* **RECORDS TO USE**
..........

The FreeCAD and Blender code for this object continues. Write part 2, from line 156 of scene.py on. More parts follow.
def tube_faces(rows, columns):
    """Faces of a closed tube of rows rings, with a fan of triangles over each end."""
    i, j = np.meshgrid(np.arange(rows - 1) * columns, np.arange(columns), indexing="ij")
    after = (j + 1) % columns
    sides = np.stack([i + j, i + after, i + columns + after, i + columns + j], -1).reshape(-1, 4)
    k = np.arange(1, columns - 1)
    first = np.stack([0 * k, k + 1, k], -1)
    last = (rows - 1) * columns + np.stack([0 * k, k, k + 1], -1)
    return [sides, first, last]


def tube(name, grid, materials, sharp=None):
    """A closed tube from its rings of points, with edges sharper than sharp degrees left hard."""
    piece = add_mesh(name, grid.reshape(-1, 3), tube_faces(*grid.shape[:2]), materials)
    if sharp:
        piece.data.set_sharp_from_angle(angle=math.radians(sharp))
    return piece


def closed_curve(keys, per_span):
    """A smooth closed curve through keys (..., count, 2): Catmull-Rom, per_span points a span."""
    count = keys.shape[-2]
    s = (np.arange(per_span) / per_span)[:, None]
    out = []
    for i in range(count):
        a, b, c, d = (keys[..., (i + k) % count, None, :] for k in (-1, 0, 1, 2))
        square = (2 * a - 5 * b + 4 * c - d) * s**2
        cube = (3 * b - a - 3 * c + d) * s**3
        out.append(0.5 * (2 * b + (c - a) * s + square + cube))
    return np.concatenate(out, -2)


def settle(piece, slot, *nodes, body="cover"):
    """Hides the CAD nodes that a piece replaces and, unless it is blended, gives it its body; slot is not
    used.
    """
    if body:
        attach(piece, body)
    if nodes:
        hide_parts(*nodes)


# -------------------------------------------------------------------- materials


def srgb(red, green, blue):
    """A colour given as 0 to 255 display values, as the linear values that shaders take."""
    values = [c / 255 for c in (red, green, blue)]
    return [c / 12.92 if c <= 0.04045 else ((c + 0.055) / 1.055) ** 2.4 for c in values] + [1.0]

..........

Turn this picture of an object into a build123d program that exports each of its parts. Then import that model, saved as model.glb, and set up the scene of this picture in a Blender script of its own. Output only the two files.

..........

* **EXERCISE**
Retype, word for word, every line from the line with "The FreeCAD and" to the line with "return [c /", inclusive. Add nothing.

* **TASK ANSWER**
The FreeCAD and Blender code for this object continues. Write part 2, from line 156 of scene.py on. More parts follow.
def tube_faces(rows, columns):
    """Faces of a closed tube of rows rings, with a fan of triangles over each end."""
    i, j = np.meshgrid(np.arange(rows - 1) * columns, np.arange(columns), indexing="ij")
    after = (j + 1) % columns
    sides = np.stack([i + j, i + after, i + columns + after, i + columns + j], -1).reshape(-1, 4)
    k = np.arange(1, columns - 1)
    first = np.stack([0 * k, k + 1, k], -1)
    last = (rows - 1) * columns + np.stack([0 * k, k, k + 1], -1)
    return [sides, first, last]


def tube(name, grid, materials, sharp=None):
    """A closed tube from its rings of points, with edges sharper than sharp degrees left hard."""
    piece = add_mesh(name, grid.reshape(-1, 3), tube_faces(*grid.shape[:2]), materials)
    if sharp:
        piece.data.set_sharp_from_angle(angle=math.radians(sharp))
    return piece


def closed_curve(keys, per_span):
    """A smooth closed curve through keys (..., count, 2): Catmull-Rom, per_span points a span."""
    count = keys.shape[-2]
    s = (np.arange(per_span) / per_span)[:, None]
    out = []
    for i in range(count):
        a, b, c, d = (keys[..., (i + k) % count, None, :] for k in (-1, 0, 1, 2))
        square = (2 * a - 5 * b + 4 * c - d) * s**2
        cube = (3 * b - a - 3 * c + d) * s**3
        out.append(0.5 * (2 * b + (c - a) * s + square + cube))
    return np.concatenate(out, -2)


def settle(piece, slot, *nodes, body="cover"):
    """Hides the CAD nodes that a piece replaces and, unless it is blended, gives it its body; slot is not
    used.
    """
    if body:
        attach(piece, body)
    if nodes:
        hide_parts(*nodes)


# -------------------------------------------------------------------- materials


def srgb(red, green, blue):
    """A colour given as 0 to 255 display values, as the linear values that shaders take."""
    values = [c / 255 for c in (red, green, blue)]
    return [c / 12.92 if c <= 0.04045 else ((c + 0.055) / 1.055) ** 2.4 for c in values] + [1.0]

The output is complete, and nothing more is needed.